Problem statement: Which lines below fall between the one containing "faults = [item.Label" and the one containing "zip(*points))), Vector(map(max, zip(*points)))"? Repeat them exactly, counting both of those lines, and add nothing else.

Information provided:
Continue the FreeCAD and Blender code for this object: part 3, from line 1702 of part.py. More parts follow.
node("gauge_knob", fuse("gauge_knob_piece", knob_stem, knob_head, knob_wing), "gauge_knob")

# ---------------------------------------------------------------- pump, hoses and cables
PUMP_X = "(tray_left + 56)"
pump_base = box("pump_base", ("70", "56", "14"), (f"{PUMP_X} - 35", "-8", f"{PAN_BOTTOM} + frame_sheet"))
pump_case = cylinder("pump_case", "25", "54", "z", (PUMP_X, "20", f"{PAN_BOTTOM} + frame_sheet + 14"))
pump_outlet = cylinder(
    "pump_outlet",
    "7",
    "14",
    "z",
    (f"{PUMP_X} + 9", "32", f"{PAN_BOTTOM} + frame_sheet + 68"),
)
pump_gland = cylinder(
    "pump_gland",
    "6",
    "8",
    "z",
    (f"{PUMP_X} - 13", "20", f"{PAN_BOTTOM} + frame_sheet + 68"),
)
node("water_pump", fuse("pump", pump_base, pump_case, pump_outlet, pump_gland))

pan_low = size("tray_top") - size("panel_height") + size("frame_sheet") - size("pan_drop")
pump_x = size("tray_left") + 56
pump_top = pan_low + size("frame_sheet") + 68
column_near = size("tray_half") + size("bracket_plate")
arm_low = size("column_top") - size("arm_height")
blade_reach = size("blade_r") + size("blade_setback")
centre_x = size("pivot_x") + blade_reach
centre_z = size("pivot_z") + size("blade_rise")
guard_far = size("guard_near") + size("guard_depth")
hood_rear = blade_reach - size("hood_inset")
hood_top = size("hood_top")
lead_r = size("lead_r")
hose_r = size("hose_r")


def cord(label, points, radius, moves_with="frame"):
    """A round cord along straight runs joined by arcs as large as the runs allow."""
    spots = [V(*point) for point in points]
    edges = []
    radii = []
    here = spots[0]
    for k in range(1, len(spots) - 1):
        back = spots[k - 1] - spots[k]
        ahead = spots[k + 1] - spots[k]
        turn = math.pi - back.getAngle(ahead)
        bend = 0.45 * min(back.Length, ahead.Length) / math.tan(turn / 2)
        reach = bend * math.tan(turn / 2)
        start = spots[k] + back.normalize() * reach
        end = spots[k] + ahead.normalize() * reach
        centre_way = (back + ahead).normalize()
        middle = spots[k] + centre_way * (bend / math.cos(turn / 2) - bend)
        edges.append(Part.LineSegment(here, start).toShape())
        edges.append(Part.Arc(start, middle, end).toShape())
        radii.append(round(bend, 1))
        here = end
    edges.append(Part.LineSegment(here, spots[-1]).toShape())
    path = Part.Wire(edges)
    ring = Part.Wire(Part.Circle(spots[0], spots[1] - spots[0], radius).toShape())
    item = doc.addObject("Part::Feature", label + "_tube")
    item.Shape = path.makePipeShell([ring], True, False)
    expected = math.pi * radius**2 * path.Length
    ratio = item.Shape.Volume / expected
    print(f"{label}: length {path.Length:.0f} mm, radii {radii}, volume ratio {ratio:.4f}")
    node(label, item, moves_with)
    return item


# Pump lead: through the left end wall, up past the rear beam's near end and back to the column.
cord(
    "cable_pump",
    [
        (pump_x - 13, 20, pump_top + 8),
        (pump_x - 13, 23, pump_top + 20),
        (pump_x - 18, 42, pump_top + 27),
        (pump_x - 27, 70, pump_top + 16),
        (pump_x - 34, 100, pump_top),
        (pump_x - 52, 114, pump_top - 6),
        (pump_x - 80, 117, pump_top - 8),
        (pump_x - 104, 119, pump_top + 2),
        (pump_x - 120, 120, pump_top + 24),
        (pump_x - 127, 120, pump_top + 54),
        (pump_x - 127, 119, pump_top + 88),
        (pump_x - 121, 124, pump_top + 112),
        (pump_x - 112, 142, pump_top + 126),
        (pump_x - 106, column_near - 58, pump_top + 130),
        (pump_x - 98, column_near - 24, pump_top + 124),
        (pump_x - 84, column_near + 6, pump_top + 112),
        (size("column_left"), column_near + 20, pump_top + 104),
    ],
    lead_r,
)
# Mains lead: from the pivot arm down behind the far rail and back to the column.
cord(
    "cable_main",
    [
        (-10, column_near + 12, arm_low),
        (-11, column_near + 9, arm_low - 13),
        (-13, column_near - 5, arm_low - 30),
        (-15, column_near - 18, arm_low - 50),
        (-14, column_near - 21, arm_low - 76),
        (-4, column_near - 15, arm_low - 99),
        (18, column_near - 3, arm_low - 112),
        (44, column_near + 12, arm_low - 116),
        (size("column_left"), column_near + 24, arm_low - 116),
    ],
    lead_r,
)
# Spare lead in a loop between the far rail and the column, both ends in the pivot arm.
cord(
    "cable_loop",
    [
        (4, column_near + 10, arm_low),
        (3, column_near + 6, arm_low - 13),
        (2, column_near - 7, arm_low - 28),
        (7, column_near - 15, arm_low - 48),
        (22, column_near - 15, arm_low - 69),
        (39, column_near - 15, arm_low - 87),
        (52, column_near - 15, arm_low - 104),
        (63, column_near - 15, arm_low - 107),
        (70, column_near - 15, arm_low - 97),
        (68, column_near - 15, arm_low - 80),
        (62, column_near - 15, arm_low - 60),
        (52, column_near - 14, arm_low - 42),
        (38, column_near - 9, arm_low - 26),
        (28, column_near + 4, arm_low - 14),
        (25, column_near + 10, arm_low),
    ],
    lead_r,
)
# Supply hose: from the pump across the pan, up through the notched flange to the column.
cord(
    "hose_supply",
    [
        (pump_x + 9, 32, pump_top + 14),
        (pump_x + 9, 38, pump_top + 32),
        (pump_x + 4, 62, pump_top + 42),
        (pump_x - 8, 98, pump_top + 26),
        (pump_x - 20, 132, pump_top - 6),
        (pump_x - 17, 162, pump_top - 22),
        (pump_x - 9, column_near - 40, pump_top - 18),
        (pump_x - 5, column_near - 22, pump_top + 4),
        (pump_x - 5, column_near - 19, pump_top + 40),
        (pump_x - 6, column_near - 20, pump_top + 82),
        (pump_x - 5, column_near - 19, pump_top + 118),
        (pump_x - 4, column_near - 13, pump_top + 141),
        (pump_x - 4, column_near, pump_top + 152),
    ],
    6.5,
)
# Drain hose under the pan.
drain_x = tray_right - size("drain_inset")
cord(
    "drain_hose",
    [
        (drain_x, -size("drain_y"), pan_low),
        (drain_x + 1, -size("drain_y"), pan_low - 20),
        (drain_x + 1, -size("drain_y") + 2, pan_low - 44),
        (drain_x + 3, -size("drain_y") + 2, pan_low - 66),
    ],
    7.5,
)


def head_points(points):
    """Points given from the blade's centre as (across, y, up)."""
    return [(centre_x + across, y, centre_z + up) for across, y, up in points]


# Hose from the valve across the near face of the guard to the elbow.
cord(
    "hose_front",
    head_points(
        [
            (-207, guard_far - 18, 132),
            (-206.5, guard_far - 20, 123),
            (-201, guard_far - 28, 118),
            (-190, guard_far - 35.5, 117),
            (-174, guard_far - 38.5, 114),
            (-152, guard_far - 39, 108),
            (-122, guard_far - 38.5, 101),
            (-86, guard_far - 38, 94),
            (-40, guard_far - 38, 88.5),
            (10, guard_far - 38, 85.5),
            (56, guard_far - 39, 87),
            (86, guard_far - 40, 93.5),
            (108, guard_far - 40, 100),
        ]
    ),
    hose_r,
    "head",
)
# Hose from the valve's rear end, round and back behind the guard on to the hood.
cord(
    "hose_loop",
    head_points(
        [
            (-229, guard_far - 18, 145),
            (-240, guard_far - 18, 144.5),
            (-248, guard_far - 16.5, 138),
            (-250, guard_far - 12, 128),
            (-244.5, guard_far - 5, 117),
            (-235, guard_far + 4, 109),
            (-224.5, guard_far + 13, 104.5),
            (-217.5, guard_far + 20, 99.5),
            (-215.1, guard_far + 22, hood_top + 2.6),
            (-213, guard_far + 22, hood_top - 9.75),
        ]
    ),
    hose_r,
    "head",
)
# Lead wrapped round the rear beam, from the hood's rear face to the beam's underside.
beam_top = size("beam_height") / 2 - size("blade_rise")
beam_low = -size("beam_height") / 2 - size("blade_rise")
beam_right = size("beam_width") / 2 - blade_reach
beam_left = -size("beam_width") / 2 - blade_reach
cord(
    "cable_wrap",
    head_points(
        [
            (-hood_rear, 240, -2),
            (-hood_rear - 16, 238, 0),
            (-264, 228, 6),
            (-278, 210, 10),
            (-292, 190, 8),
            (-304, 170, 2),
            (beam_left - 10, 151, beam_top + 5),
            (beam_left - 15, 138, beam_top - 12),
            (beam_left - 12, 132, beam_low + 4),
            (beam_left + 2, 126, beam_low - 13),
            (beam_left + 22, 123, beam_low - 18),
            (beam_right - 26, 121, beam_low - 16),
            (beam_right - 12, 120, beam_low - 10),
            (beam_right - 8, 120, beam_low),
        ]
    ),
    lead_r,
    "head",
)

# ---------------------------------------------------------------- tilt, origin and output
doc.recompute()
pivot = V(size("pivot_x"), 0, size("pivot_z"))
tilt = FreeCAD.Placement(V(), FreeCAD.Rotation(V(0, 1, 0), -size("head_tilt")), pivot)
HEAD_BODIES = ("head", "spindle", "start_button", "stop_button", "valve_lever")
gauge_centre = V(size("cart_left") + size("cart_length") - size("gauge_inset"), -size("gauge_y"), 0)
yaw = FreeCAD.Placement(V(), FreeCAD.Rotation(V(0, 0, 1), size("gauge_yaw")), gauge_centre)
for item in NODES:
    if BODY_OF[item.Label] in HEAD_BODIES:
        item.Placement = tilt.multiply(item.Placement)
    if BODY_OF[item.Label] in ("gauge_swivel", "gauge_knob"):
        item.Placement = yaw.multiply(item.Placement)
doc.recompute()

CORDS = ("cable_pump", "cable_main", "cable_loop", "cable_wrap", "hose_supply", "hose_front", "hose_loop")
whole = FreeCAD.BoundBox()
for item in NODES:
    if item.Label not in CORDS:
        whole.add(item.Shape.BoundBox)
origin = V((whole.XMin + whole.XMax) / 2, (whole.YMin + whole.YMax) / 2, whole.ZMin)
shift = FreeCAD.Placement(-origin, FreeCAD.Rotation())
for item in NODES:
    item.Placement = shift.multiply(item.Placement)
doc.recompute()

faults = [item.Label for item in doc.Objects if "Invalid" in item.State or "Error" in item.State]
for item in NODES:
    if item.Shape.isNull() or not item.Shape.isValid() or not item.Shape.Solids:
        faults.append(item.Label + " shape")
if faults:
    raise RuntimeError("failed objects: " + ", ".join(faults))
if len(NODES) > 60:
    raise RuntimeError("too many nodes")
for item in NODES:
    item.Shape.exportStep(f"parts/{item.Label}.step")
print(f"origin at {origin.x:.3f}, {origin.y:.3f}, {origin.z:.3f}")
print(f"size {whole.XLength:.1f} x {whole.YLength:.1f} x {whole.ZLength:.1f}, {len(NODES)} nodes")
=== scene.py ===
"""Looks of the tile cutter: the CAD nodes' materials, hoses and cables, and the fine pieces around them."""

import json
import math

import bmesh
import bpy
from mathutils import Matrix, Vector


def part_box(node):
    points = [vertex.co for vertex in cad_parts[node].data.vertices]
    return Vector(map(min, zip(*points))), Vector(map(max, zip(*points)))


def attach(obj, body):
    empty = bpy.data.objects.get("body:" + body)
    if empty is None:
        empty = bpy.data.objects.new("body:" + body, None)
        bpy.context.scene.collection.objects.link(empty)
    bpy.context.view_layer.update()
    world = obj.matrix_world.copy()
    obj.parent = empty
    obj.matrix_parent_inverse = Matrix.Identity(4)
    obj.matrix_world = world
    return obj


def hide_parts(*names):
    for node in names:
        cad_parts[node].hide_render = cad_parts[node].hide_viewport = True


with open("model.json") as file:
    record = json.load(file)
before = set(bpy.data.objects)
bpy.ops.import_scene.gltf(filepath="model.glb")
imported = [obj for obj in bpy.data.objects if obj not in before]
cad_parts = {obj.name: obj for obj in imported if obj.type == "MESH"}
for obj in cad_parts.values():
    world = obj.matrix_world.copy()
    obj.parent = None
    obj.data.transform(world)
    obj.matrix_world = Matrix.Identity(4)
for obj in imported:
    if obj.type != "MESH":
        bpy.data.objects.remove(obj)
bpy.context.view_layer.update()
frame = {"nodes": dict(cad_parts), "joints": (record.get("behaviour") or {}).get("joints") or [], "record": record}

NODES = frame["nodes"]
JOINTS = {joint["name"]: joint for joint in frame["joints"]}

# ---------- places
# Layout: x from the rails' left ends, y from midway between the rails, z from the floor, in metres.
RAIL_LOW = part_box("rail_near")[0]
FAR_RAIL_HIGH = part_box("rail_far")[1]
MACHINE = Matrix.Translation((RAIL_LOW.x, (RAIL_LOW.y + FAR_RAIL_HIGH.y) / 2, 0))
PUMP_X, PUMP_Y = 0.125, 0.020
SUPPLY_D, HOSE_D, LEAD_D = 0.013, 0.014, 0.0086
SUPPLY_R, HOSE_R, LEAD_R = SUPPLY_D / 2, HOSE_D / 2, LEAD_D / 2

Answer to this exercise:
faults = [item.Label for item in doc.Objects if "Invalid" in item.State or "Error" in item.State]
for item in NODES:
    if item.Shape.isNull() or not item.Shape.isValid() or not item.Shape.Solids:
        faults.append(item.Label + " shape")
if faults:
    raise RuntimeError("failed objects: " + ", ".join(faults))
if len(NODES) > 60:
    raise RuntimeError("too many nodes")
for item in NODES:
    item.Shape.exportStep(f"parts/{item.Label}.step")
print(f"origin at {origin.x:.3f}, {origin.y:.3f}, {origin.z:.3f}")
print(f"size {whole.XLength:.1f} x {whole.YLength:.1f} x {whole.ZLength:.1f}, {len(NODES)} nodes")
=== scene.py ===
"""Looks of the tile cutter: the CAD nodes' materials, hoses and cables, and the fine pieces around them."""

import json
import math

import bmesh
import bpy
from mathutils import Matrix, Vector


def part_box(node):
    points = [vertex.co for vertex in cad_parts[node].data.vertices]
    return Vector(map(min, zip(*points))), Vector(map(max, zip(*points)))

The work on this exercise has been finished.